** begin Data excerpt **
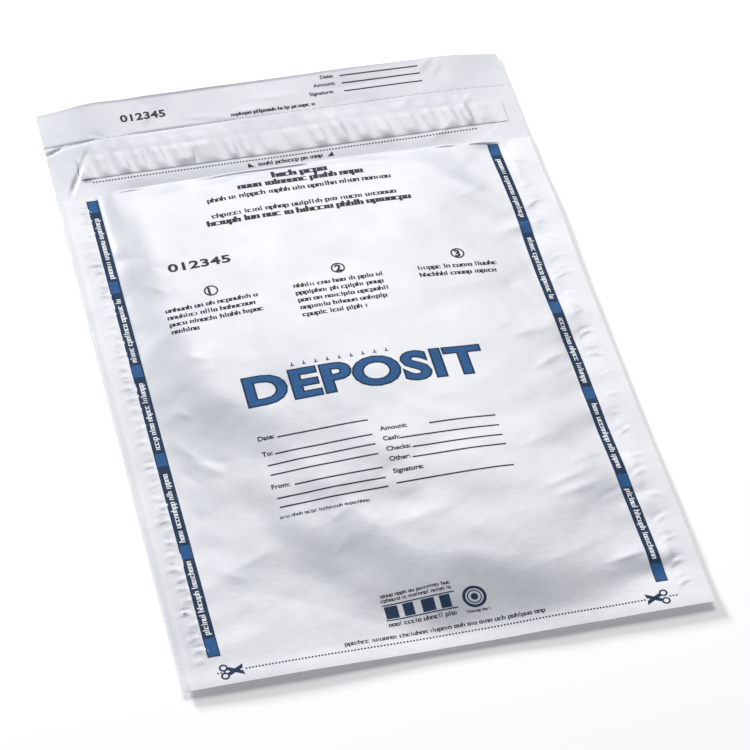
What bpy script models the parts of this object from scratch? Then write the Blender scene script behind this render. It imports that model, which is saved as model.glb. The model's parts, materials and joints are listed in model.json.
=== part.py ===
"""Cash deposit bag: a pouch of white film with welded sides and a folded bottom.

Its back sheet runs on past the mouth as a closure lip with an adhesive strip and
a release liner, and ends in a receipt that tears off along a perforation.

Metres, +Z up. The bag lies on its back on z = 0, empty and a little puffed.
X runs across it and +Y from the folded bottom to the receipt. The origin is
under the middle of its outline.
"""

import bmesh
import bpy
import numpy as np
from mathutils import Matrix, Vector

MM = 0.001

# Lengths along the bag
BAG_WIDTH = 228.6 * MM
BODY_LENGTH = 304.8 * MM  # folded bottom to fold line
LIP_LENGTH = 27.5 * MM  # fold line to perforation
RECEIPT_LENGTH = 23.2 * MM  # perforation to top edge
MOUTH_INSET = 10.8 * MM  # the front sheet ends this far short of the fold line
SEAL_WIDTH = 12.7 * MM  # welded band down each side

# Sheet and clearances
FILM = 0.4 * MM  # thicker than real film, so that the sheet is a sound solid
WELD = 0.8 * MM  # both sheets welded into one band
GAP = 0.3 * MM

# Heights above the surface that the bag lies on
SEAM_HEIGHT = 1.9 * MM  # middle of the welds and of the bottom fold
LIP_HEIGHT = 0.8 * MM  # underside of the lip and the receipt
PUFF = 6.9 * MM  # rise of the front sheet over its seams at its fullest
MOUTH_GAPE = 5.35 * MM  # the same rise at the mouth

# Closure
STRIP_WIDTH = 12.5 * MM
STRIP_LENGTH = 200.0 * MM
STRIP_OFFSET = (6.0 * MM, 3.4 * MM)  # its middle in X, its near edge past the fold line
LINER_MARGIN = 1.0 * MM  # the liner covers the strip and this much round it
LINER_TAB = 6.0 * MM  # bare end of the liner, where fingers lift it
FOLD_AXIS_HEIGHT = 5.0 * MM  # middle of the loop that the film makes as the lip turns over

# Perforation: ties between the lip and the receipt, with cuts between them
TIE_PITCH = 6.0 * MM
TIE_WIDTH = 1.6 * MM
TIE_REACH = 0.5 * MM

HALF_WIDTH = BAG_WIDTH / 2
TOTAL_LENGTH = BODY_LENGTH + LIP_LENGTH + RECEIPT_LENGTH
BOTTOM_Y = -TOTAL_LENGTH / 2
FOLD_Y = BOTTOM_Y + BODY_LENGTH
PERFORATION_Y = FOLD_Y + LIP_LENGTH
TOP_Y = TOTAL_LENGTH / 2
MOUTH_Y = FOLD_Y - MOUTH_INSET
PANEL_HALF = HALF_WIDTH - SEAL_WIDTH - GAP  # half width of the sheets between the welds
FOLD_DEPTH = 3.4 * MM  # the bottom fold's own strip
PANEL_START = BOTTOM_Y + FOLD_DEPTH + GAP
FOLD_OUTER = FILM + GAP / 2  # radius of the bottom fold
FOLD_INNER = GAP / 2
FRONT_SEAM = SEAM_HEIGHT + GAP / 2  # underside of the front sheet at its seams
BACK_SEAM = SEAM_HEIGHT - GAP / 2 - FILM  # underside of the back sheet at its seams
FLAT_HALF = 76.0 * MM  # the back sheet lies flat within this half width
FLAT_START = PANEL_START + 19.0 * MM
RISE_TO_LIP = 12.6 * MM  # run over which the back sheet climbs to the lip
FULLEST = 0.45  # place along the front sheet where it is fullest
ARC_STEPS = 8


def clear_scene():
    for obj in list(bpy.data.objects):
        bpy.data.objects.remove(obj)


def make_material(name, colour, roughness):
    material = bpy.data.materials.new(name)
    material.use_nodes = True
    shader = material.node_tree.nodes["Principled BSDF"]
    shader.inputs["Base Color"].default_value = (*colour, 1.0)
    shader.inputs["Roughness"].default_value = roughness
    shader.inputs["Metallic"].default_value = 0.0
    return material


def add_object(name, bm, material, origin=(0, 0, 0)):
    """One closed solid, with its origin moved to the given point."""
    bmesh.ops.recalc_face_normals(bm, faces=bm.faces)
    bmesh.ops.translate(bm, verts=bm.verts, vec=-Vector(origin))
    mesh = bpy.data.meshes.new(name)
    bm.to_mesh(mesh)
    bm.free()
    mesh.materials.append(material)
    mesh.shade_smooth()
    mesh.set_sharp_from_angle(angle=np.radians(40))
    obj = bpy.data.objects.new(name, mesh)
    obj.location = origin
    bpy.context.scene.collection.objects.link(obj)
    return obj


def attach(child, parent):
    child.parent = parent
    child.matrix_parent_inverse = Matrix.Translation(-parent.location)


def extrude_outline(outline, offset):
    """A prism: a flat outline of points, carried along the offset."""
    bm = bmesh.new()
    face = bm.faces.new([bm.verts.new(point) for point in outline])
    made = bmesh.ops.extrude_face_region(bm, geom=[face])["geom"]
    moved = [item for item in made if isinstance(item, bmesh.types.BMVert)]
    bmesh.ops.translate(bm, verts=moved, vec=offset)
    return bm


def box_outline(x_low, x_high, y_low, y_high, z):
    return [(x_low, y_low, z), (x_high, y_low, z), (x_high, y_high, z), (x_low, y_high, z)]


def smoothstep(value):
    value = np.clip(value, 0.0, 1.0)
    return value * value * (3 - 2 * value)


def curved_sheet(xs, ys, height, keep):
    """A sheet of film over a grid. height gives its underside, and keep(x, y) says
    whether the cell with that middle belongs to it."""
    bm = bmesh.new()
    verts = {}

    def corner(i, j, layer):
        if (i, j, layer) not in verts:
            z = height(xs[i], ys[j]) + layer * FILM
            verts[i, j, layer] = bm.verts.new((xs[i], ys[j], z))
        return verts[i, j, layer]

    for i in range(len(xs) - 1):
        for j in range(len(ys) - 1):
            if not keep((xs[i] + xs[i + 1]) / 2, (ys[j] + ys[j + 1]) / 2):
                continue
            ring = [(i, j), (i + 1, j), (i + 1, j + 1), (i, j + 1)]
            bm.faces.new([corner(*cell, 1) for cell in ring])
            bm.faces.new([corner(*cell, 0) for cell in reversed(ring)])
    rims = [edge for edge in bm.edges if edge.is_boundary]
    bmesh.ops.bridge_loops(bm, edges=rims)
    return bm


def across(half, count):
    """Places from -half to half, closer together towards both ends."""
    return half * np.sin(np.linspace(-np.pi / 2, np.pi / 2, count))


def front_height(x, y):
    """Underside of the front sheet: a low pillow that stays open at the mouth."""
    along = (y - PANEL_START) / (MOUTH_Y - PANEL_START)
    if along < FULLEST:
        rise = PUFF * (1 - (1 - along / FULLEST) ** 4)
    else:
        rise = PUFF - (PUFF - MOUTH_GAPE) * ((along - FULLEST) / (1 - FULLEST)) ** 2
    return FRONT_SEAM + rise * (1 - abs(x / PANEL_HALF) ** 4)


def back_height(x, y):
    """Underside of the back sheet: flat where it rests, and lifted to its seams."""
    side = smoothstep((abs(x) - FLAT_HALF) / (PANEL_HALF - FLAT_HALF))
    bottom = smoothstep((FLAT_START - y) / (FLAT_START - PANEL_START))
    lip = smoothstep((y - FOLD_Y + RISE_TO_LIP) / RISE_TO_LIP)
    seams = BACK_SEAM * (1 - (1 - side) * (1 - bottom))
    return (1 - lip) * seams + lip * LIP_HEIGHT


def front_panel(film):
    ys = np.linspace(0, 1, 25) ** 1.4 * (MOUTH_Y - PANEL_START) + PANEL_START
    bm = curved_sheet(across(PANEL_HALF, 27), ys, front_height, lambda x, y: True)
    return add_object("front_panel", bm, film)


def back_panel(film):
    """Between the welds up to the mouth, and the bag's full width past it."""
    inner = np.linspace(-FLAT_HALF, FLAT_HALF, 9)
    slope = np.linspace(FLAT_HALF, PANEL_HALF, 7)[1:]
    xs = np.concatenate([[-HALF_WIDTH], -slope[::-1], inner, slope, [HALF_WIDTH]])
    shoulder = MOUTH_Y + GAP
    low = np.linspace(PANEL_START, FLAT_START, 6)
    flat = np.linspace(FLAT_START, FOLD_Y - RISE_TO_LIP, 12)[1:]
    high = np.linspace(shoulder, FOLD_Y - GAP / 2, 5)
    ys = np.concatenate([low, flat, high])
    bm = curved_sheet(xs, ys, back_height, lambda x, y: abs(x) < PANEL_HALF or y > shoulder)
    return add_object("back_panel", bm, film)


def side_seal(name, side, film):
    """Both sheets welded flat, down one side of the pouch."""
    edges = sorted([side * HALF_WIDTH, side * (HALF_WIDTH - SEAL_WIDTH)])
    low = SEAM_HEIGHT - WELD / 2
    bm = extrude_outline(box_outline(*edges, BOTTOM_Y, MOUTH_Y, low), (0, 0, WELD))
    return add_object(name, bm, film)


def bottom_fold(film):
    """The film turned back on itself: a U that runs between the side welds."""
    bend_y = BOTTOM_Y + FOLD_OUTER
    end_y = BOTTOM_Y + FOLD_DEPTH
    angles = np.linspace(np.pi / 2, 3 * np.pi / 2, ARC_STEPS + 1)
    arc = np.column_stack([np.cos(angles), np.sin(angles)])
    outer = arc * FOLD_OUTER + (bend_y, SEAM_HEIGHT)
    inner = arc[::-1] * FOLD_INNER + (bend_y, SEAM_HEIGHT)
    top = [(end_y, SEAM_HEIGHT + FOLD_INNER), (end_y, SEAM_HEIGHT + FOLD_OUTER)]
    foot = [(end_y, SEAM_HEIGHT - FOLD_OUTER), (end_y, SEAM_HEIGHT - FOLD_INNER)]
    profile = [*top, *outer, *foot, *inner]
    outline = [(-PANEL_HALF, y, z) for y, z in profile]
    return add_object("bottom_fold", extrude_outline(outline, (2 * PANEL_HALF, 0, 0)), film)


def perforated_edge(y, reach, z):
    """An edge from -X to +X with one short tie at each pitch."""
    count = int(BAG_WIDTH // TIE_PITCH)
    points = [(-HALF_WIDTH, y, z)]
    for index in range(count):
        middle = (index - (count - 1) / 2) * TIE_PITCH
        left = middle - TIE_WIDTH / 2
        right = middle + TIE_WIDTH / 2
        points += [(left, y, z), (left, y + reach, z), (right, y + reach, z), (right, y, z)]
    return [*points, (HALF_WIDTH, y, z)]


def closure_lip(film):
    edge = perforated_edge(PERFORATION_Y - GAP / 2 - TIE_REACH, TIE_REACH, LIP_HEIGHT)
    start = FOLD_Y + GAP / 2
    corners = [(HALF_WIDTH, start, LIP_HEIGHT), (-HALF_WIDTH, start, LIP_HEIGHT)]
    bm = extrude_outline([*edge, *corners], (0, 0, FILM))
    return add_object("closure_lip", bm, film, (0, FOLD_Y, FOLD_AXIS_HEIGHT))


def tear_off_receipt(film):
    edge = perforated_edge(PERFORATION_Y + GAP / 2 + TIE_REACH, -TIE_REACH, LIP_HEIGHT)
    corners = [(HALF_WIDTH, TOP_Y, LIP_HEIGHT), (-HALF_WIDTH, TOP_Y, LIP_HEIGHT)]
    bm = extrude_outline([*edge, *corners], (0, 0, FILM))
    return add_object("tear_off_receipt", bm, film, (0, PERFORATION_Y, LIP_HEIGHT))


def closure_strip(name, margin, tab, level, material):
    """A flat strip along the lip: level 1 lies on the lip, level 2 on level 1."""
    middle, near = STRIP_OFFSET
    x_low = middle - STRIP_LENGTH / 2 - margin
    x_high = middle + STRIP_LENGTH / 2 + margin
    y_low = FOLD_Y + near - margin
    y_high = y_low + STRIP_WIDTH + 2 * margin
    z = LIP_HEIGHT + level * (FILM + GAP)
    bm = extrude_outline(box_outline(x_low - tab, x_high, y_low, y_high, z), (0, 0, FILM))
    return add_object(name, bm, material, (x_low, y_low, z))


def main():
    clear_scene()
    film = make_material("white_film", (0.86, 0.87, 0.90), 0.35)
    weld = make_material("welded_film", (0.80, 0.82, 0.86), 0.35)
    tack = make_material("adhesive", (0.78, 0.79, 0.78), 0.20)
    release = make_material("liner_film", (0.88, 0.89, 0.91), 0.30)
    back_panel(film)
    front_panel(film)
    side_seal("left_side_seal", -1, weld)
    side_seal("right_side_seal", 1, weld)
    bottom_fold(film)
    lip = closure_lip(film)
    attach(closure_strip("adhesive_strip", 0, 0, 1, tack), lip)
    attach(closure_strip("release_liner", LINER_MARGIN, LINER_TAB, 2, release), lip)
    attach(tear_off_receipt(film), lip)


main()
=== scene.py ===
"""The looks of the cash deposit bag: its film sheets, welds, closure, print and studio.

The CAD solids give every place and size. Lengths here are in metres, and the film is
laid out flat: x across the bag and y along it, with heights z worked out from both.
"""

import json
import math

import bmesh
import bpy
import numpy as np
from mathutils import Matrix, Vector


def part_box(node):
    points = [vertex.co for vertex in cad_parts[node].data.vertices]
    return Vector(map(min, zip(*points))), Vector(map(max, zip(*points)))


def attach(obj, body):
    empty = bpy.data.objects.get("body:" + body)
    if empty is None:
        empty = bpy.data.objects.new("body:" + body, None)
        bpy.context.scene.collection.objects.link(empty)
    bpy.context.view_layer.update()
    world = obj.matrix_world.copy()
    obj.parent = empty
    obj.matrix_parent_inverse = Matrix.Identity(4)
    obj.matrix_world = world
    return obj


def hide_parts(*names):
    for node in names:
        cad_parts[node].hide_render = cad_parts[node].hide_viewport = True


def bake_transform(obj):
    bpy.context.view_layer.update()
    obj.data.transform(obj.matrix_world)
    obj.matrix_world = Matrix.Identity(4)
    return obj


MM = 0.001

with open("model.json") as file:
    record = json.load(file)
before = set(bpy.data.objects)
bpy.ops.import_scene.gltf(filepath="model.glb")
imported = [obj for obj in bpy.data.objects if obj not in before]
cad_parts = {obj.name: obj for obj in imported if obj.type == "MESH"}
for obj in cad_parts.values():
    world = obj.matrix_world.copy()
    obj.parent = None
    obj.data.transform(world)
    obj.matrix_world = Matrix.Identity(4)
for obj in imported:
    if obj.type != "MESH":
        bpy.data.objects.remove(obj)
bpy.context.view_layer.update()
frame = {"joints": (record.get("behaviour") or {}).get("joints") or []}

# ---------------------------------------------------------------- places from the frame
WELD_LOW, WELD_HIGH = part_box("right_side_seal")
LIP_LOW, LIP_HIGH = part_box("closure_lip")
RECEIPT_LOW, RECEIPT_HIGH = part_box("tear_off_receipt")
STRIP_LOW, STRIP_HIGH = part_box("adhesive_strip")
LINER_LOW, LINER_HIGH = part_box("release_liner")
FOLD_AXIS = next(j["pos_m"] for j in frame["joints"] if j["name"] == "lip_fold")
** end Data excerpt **
**Exercise aim:**
Retype only this portion of the data above: the line containing "lip = closure_lip(film)", the line containing "record = json.load(file)", and all lines between them, exactly.

**Reply to the exercise:**
    lip = closure_lip(film)
    attach(closure_strip("adhesive_strip", 0, 0, 1, tack), lip)
    attach(closure_strip("release_liner", LINER_MARGIN, LINER_TAB, 2, release), lip)
    attach(tear_off_receipt(film), lip)


main()
=== scene.py ===
"""The looks of the cash deposit bag: its film sheets, welds, closure, print and studio.

The CAD solids give every place and size. Lengths here are in metres, and the film is
laid out flat: x across the bag and y along it, with heights z worked out from both.
"""

import json
import math

import bmesh
import bpy
import numpy as np
from mathutils import Matrix, Vector


def part_box(node):
    points = [vertex.co for vertex in cad_parts[node].data.vertices]
    return Vector(map(min, zip(*points))), Vector(map(max, zip(*points)))


def attach(obj, body):
    empty = bpy.data.objects.get("body:" + body)
    if empty is None:
        empty = bpy.data.objects.new("body:" + body, None)
        bpy.context.scene.collection.objects.link(empty)
    bpy.context.view_layer.update()
    world = obj.matrix_world.copy()
    obj.parent = empty
    obj.matrix_parent_inverse = Matrix.Identity(4)
    obj.matrix_world = world
    return obj


def hide_parts(*names):
    for node in names:
        cad_parts[node].hide_render = cad_parts[node].hide_viewport = True


def bake_transform(obj):
    bpy.context.view_layer.update()
    obj.data.transform(obj.matrix_world)
    obj.matrix_world = Matrix.Identity(4)
    return obj


MM = 0.001

with open("model.json") as file:
    record = json.load(file)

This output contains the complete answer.